[Goal] Beginning with the line where "obj.parent = empty" appears, retype every remaining line of the data below, both the first and last included.

[Supplied information]

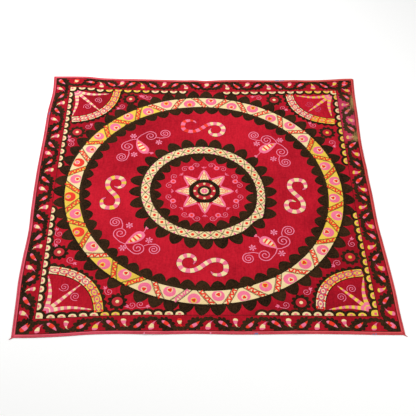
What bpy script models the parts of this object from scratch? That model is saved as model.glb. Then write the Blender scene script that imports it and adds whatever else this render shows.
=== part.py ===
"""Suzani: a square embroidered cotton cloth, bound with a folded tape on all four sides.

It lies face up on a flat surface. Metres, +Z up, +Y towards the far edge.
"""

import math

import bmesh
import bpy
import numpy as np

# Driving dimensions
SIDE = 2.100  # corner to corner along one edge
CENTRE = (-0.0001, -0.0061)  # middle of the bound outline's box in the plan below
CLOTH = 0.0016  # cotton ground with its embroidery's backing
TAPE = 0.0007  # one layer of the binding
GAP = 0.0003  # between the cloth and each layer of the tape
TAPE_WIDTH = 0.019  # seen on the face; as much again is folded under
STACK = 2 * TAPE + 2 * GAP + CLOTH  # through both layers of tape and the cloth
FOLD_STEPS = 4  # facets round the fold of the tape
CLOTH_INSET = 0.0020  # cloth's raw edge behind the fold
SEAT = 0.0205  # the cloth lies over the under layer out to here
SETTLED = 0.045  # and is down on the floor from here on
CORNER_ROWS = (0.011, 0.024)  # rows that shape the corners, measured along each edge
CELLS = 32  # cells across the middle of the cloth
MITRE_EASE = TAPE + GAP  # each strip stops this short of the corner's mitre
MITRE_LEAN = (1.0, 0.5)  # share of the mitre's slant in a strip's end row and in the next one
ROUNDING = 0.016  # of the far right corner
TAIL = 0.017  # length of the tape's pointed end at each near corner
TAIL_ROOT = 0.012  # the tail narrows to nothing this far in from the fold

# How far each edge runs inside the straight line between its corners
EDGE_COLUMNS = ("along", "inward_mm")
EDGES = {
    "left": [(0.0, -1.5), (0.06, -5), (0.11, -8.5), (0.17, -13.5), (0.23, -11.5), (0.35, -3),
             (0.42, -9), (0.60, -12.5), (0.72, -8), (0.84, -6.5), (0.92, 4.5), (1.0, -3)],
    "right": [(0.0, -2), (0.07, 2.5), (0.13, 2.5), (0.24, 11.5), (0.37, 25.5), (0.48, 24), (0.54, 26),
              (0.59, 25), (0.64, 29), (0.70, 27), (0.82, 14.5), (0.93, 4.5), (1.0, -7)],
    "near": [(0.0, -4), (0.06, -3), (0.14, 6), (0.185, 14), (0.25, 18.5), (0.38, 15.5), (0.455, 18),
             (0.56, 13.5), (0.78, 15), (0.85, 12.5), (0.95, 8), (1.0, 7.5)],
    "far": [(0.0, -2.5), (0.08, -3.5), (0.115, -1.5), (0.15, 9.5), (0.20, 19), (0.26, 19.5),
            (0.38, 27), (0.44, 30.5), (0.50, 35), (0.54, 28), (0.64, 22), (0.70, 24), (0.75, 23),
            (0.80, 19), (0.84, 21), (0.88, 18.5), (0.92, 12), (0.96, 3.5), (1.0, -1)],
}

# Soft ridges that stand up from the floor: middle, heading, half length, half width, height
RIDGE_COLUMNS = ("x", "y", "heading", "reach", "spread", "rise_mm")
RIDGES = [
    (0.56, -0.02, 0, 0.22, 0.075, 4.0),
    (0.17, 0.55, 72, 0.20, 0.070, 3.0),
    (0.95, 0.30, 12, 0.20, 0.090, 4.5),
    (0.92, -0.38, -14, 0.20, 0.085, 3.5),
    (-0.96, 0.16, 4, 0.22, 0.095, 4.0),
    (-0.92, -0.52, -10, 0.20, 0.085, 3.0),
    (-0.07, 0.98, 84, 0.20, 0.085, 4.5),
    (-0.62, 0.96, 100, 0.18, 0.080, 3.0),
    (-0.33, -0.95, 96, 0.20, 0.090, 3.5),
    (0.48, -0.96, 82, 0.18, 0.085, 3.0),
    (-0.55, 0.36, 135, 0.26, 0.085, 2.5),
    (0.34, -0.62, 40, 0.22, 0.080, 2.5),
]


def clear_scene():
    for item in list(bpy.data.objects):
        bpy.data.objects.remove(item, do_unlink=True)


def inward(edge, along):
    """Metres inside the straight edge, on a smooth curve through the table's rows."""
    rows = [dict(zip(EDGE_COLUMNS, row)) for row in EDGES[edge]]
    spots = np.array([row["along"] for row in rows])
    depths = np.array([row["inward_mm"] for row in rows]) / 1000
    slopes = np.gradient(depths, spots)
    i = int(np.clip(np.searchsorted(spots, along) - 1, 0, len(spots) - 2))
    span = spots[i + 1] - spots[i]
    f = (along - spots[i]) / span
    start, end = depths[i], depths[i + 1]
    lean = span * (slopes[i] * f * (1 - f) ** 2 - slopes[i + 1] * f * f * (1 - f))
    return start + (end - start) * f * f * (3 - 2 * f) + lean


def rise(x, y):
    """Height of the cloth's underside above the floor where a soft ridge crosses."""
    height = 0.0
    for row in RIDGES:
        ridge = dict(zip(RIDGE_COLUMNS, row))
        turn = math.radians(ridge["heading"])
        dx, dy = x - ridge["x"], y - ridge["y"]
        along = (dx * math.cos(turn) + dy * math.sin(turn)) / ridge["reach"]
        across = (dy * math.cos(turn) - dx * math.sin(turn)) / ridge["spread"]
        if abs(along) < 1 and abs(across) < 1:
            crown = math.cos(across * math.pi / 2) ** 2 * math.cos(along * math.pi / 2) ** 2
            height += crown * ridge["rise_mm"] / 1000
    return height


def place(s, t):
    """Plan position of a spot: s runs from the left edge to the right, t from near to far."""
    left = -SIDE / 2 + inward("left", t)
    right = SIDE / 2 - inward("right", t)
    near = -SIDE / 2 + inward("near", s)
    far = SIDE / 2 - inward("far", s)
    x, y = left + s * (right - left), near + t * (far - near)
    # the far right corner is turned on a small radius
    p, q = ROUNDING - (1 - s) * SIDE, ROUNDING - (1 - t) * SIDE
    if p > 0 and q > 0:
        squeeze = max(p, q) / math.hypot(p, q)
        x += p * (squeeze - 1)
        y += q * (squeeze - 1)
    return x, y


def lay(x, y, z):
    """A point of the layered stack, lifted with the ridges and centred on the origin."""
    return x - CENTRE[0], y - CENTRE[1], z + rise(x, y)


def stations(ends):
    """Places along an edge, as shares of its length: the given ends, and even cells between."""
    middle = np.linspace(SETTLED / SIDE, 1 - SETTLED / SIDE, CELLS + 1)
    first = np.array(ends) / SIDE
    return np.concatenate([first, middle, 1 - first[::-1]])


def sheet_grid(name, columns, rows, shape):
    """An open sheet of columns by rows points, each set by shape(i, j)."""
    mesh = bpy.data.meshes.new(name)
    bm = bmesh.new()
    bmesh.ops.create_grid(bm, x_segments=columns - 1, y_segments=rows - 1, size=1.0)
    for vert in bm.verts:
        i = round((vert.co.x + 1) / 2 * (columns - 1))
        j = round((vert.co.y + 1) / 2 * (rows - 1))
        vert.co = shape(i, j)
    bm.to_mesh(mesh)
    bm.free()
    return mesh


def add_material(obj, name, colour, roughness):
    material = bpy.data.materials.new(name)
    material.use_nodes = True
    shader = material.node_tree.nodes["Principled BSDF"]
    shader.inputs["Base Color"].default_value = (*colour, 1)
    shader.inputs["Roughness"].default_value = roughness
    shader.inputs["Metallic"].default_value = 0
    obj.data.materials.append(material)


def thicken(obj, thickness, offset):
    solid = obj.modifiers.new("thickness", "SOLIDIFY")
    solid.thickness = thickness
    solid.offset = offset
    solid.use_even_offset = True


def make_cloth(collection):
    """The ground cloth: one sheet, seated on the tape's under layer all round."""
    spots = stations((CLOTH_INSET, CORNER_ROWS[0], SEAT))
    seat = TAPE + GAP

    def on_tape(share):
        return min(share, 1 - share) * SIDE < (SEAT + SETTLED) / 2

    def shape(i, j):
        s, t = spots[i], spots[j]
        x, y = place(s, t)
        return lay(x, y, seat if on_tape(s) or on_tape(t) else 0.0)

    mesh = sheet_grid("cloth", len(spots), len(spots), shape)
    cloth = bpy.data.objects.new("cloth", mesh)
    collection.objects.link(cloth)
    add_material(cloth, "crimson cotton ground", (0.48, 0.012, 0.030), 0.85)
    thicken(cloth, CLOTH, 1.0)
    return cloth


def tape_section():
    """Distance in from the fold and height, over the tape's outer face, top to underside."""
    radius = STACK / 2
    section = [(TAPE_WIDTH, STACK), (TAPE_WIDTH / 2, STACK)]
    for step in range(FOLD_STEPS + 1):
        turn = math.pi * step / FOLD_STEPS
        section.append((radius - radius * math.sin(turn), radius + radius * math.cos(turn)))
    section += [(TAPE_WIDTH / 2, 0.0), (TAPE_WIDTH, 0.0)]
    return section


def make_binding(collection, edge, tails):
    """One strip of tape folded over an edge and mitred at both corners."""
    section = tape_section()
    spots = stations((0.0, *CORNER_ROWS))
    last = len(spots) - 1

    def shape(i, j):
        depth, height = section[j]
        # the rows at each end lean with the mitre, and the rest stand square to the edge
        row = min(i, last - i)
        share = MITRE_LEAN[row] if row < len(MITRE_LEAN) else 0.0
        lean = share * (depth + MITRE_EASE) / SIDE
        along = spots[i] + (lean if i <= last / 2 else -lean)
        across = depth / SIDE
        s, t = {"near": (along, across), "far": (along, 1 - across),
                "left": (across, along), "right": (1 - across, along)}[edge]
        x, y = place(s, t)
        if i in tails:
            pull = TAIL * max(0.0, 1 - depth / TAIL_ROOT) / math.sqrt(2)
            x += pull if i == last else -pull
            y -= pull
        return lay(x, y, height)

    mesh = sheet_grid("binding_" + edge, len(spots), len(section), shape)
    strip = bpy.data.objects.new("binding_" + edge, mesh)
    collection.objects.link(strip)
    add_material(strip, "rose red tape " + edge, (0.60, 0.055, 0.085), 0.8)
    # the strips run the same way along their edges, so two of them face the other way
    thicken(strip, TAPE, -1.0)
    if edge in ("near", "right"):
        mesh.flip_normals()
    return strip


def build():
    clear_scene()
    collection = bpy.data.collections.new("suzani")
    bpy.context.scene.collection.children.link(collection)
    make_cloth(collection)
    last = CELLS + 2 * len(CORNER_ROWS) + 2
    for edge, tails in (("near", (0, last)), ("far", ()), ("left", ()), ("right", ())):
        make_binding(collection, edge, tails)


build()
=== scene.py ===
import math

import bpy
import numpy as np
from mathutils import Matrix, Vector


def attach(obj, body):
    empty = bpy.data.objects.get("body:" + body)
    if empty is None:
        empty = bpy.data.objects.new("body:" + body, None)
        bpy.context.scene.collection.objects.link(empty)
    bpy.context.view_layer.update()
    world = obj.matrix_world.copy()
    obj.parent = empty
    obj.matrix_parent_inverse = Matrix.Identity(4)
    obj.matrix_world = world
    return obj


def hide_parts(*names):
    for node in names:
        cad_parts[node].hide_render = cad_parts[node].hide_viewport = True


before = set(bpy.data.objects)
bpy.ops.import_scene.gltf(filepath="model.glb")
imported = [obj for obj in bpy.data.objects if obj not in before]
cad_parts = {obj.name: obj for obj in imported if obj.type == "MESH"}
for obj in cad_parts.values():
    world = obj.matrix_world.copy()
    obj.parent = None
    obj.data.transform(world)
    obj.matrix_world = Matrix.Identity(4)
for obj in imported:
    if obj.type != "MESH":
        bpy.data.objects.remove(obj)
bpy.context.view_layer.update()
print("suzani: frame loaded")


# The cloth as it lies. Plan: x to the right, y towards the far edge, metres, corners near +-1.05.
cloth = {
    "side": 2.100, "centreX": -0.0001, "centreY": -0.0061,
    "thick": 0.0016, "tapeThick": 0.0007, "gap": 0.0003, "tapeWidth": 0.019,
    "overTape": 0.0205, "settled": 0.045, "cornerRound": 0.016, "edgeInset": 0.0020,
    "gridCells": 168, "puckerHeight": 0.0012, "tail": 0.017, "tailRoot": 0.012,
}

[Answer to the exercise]
    obj.parent = empty
    obj.matrix_parent_inverse = Matrix.Identity(4)
    obj.matrix_world = world
    return obj


def hide_parts(*names):
    for node in names:
        cad_parts[node].hide_render = cad_parts[node].hide_viewport = True


before = set(bpy.data.objects)
bpy.ops.import_scene.gltf(filepath="model.glb")
imported = [obj for obj in bpy.data.objects if obj not in before]
cad_parts = {obj.name: obj for obj in imported if obj.type == "MESH"}
for obj in cad_parts.values():
    world = obj.matrix_world.copy()
    obj.parent = None
    obj.data.transform(world)
    obj.matrix_world = Matrix.Identity(4)
for obj in imported:
    if obj.type != "MESH":
        bpy.data.objects.remove(obj)
bpy.context.view_layer.update()
print("suzani: frame loaded")


# The cloth as it lies. Plan: x to the right, y towards the far edge, metres, corners near +-1.05.
cloth = {
    "side": 2.100, "centreX": -0.0001, "centreY": -0.0061,
    "thick": 0.0016, "tapeThick": 0.0007, "gap": 0.0003, "tapeWidth": 0.019,
    "overTape": 0.0205, "settled": 0.045, "cornerRound": 0.016, "edgeInset": 0.0020,
    "gridCells": 168, "puckerHeight": 0.0012, "tail": 0.017, "tailRoot": 0.012,
}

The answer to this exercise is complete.